What the exercise asks:
Only the lines between the line with "Continue the three.js" and the line with "return fin_ring(half_thick, middle, half_chord, distance", together with those two lines themselves, are to be copied exactly.

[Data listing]
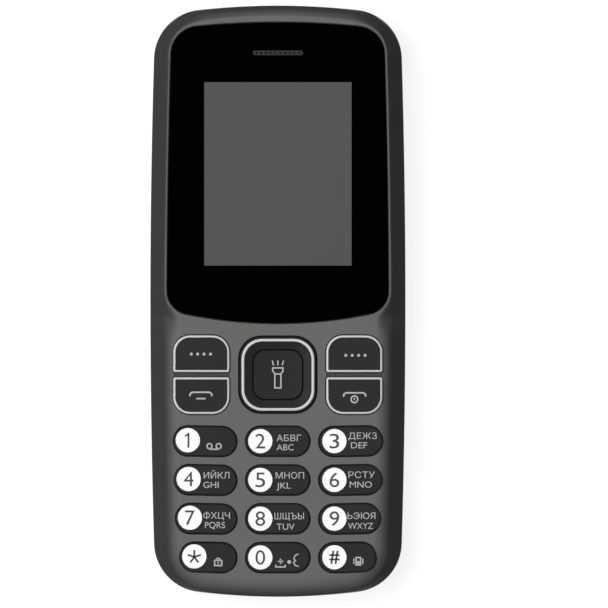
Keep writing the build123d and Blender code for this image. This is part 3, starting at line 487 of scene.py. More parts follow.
SLOT_FINISHES = {
    "front_plastic": FRONT_GREY,
    "back_plastic": BACK_BLACK,
    "chassis_plastic": Finish("chassis_black", grey(0.03), dark_share=0.2, roughness=0.6, relief=0.25),
    "clear_window": Finish("clear_acrylic", (0.8, 0.82, 0.83), dark_share=0.02, roughness=0.06, smudge=0.03,
                           specular=0.5, relief=0.01, wear=0.0, transmission=0.85),
    "key_plastic": KEY_DARK,
    "nav_plastic": NAV_BLACK,
    "clear_silicone": Finish("milky_silicone", grey(0.5), dark_share=0.1, relief=0.1, wear=0.0),
    "black_rubber": Finish("black_rubber", grey(0.02), dark_share=0.2, roughness=0.7, relief=0.2, wear=0.0),
    "black_foam": Finish("black_foam", grey(0.02), dark_share=0.6, roughness=0.9, specular=0.2, scale=2500.0,
                         relief=0.6, wear=0.0),
    "speaker_cloth": Finish("speaker_cloth", grey(0.03), dark_share=0.8, roughness=0.8, texture=Texture.WEAVE,
                            scale=1300.0, relief=0.7, wear=0.0),
    "display_glass": Finish("display_glass", grey(0.05), dark_share=0.1, roughness=0.2, relief=0.02,
                            wear=0.0),
    "display_tray": Finish("display_tray", grey(0.6), dark_share=0.2, roughness=0.3, metallic=1.0,
                           texture=Texture.BRUSHED),
    "flex_film": Finish("flex_amber", (0.4, 0.17, 0.03), dark_share=0.5, roughness=0.35,
                        texture=Texture.BRUSHED),
    "white_film": Finish("white_film", (0.75, 0.75, 0.73), dark_share=0.05, relief=0.03, wear=0.0),
    "dome_steel": Finish("dome_steel", (0.65, 0.64, 0.62), dark_share=0.15, roughness=0.25, metallic=1.0),
    "board_green": Finish("board_green", (0.02, 0.12, 0.05), dark_share=0.45, roughness=0.35,
                          texture=Texture.TRACKS, scale=650.0, relief=0.3),
    "chip_black": Finish("chip_black", grey(0.022), dark_share=0.3, roughness=0.6, scale=9000.0, relief=0.3),
    "light_yellow": Finish("light_phosphor", (0.75, 0.6, 0.12), dark_share=0.15, roughness=0.4, relief=0.05,
                           wear=0.0),
    "shield_steel": Finish("shield_tin", grey(0.55), dark_share=0.2, roughness=0.35, metallic=1.0,
                           texture=Texture.BRUSHED),
    "socket_steel": Finish("socket_steel", grey(0.5), dark_share=0.25, roughness=0.3, metallic=1.0,
                           texture=Texture.BRUSHED),
    "contact_gold": Finish("contact_gold", (0.85, 0.6, 0.22), dark_share=0.1, roughness=0.2, metallic=1.0),
    "connector_plastic": Finish("connector_black", grey(0.025), dark_share=0.2),
    "battery_wrap": Finish("battery_wrap", (0.18, 0.19, 0.2), dark_share=0.1, roughness=0.45, relief=0.1),
    "motor_steel": Finish("motor_steel", grey(0.55), dark_share=0.2, roughness=0.25, metallic=1.0,
                          texture=Texture.BRUSHED),
    "tungsten": Finish("sintered_weight", grey(0.3), dark_share=0.4, roughness=0.55, metallic=1.0,
                       scale=7000.0, relief=0.4),
    "screw_steel": Finish("screw_black_zinc", grey(0.07), dark_share=0.3, roughness=0.35, metallic=1.0,
                          wear_colour=grey(0.5)),
    "antenna_metal": Finish("antenna_gold_flash", (0.75, 0.55, 0.25), dark_share=0.15, roughness=0.3,
                            metallic=1.0, texture=Texture.BRUSHED),
}

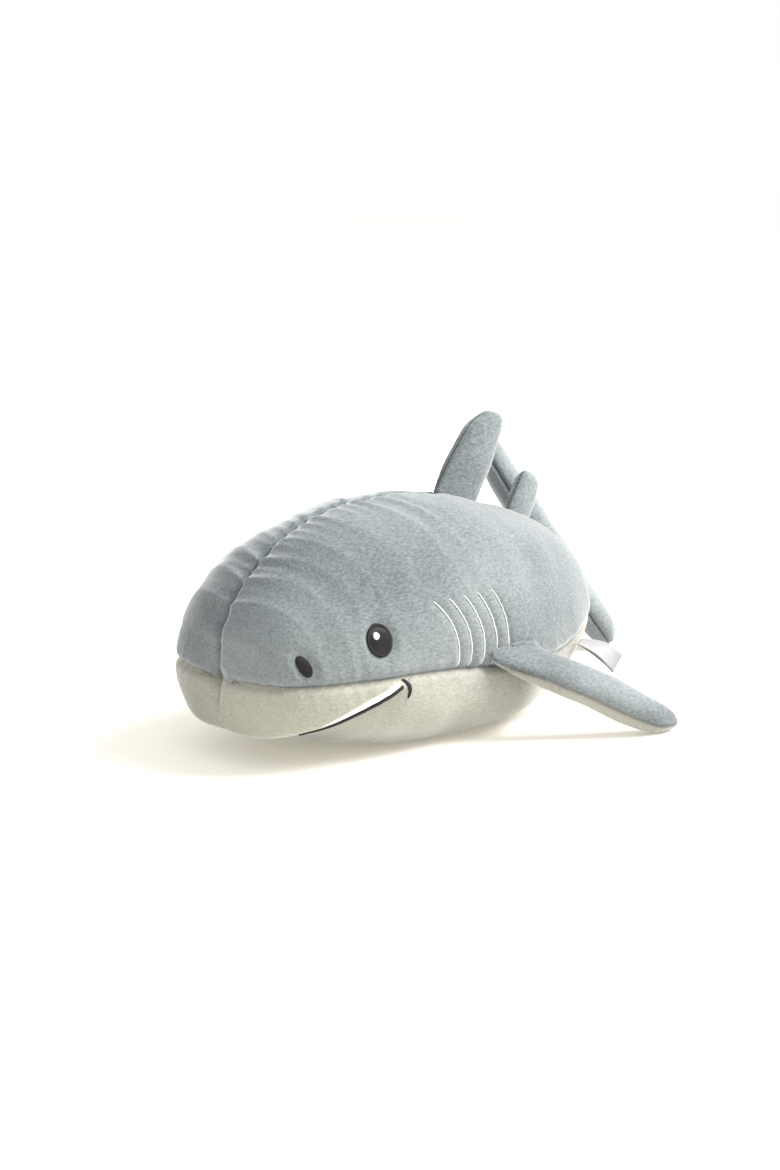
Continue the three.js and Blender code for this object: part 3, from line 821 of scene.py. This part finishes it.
def fin_points(fin, turn, around):
    """A fin standing along Z from where it is sewn in, its chord along Y and its thickness along X."""
    distance = -FIN_TUCK + (fin["span"] + FIN_TUCK) * (1 - np.cos(turn)) / 2
    share = np.clip(distance / fin["span"], 0, 1)
    rounding = tip_rounding(fin["span"] - distance, fin["tip_round"])
    pinch = lerp(0.4, 1, smoothstep(-0.3 * fin["root_thick"], 1.5 * fin["root_thick"], distance))
    half_chord = lerp(fin["root_chord"], fin["tip_chord"], share ** 1.5) / 2 * rounding ** TIP_BLUNTNESS
    half_thick = lerp(fin["root_thick"], fin["tip_thick"], share) / 2 * rounding * pinch
    middle = fin["sweep"] * share ** fin["power"]
    return fin_ring(half_thick, middle, half_chord, distance - fin["root_thick"] / 2, around)


def fin_ring(half_thick, middle, half_chord, height, around):
    """One ring of a fin, blunter at its front and back edges than an oval."""
    power = 2 / FIN_ROUNDNESS
    x = half_thick * np.sign(np.cos(around)) * np.abs(np.cos(around)) ** power
    y = middle + half_chord * np.sign(np.sin(around)) * np.abs(np.sin(around)) ** power
    return np.stack([x, y, np.broadcast_to(height, x.shape)], -1)


def fluke_points(turn, around):
    """The tail fin: its upper lobe rises along Z and its lower lobe hangs below."""
    span = FLUKE_UPPER + FLUKE_LOWER
    distance = span * (1 - np.cos(turn)) / 2
    height = distance - FLUKE_LOWER
    reach = np.where(height > 0, height / FLUKE_UPPER, -height / FLUKE_LOWER)
    rounding = tip_rounding(distance, FLUKE_TIP_ROUND) * tip_rounding(span - distance, FLUKE_TIP_ROUND)
    half_chord = lerp(FLUKE_CHORD, 0.65 * FLUKE_CHORD, reach ** 1.5) / 2 * np.sqrt(rounding)
    half_thick = lerp(FLUKE_THICK, 0.75 * FLUKE_THICK, reach) / 2 * rounding
    middle = (FLUKE_CHORD - FLUKE_THICK) / 2 + FLUKE_SWEEP * reach ** 1.4
    return fin_ring(half_thick, middle, half_chord, height, around)


def fin_skin(name, place, rings=FIN_RINGS, around=FIN_AROUND, first_turn=0.1):
    """A closed skin: rings of points given by place, between two end points."""
    turns = np.linspace(first_turn, math.pi - 0.1, rings)
    points = place(turns[:, None], crowded(around)[None, :]).reshape(-1, 3)
    ends = [place(np.array([[turn]]), np.array([[0.0]])).reshape(3) for turn in (0.0, math.pi)]
    for end, ring in zip(ends, (points[:around], points[-around:])):
        end[:2] = ring[:, :2].mean(0)
    return make_object(name, np.vstack([points, ends]), ringed_faces(rings, around))


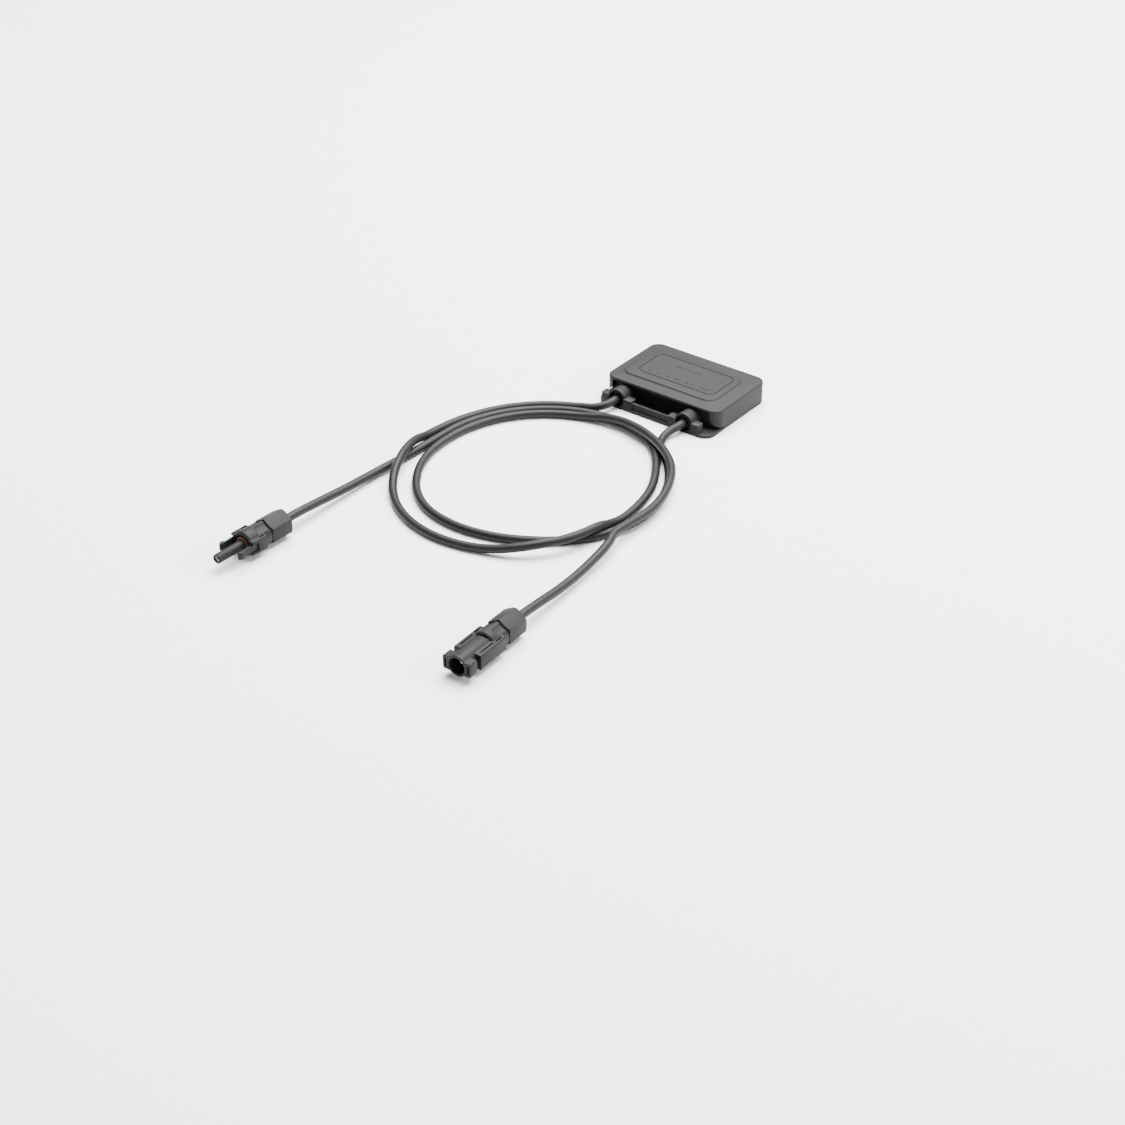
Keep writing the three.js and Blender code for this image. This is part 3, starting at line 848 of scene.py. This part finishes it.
class JUNCTION_OT_cover(bpy.types.Operator):
    """Make the box's cover, with its plateau and engraved outline"""

    bl_idname = "junction.cover"
    bl_label = "Cover"

    def execute(self, context):
        sizes = settings()[1]
        top = COVER_HIGH.z
        depth = sizes.line_depth / MM
        loops = [(cover_outline(0.35), COVER_LOW.z), (cover_outline(0), COVER_LOW.z + 0.35)]
        loops += [(cover_outline(i), z) for i, z in fillet(sizes.cover_edge / MM, LID_TOP)]
        loops += [(plateau_outline(-1.1), LID_TOP), (plateau_outline(-0.6), LID_TOP + 0.12)]
        loops += [(plateau_outline(0.3 + i), z) for i, z in fillet(0.4, top, 4)]
        loops += [
            (line_outline(-0.08), top), (line_outline(0.04), top - 0.08),
            (line_outline(0.14), top - depth), (line_outline(0.56), top - depth),
            (line_outline(0.66), top - 0.08), (line_outline(0.78), top),
        ]
        inner = [(cover_outline(COVER_WALL), COVER_LOW.z - 1)]
        inner += [
            (cover_outline(COVER_WALL + i), z) for i, z in fillet(1.0, OPENING_TOP, 4)
        ]
        half, edge = OPENING_HALF, COVER_HIGH.x + 1
        flare = []
        for i in range(9):
            t = i / 8
            foot, bend, head = (edge, FLOOR + GAP), (half + 1.5, 6.8), (half, OPENING_FLARE)
            flare.append(tuple(
                (1 - t) ** 2 * foot[k] + 2 * t * (1 - t) * bend[k] + t**2 * head[k]
                for k in (0, 1)
            ))
        opening = [(-edge, -1), (edge, -1), *flare, (half, OPENING_TOP), (-half, OPENING_TOP)]
        opening += [(-x, z) for x, z in reversed(flare)]
        marks = [pad(-15, 12.6, 9, 14.8, top)]
        marks += [pad(x, -4.6, x + 3.2, -2, top) for x in (-28, -20, -12, -4)]
        marks += [pad(6, -4.4, 14, -2.6, top), pad(19, -4.4, 27, -2.6, top)]
        lip = block(-8.5, COVER_LOW.y + 0.2, 11.8, 18, COVER_LOW.y + 1.8, LID_TOP - 1)
        made = moulded(
            "cover_shell", stacked(loops), [lip, *marks],
            [stacked(inner), along_y(opening, -40, -18)], edge=0,
        )
        dress(made, finish_of("housing"), "housing_plastic", "cover", "cover")
        return {"FINISHED"}


def apron_outline(inset=0.0):
    half = BASE_HIGH.x - inset
    front = BASE_LOW.y + inset
    radius = APRON_CORNER - inset
    points = [(-half, APRON_BACK - inset)]
    for cx, start in ((-half + radius, 180), (half - radius, 270)):
        for i in range(13):
            a = math.radians(start + 90 * i / 12)
            points.append((cx + radius * math.cos(a), front + radius + radius * math.sin(a)))
    points.append((half, APRON_BACK - inset))
    return points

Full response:
Continue the three.js and Blender code for this object: part 3, from line 821 of scene.py. This part finishes it.
def fin_points(fin, turn, around):
    """A fin standing along Z from where it is sewn in, its chord along Y and its thickness along X."""
    distance = -FIN_TUCK + (fin["span"] + FIN_TUCK) * (1 - np.cos(turn)) / 2
    share = np.clip(distance / fin["span"], 0, 1)
    rounding = tip_rounding(fin["span"] - distance, fin["tip_round"])
    pinch = lerp(0.4, 1, smoothstep(-0.3 * fin["root_thick"], 1.5 * fin["root_thick"], distance))
    half_chord = lerp(fin["root_chord"], fin["tip_chord"], share ** 1.5) / 2 * rounding ** TIP_BLUNTNESS
    half_thick = lerp(fin["root_thick"], fin["tip_thick"], share) / 2 * rounding * pinch
    middle = fin["sweep"] * share ** fin["power"]
    return fin_ring(half_thick, middle, half_chord, distance - fin["root_thick"] / 2, around)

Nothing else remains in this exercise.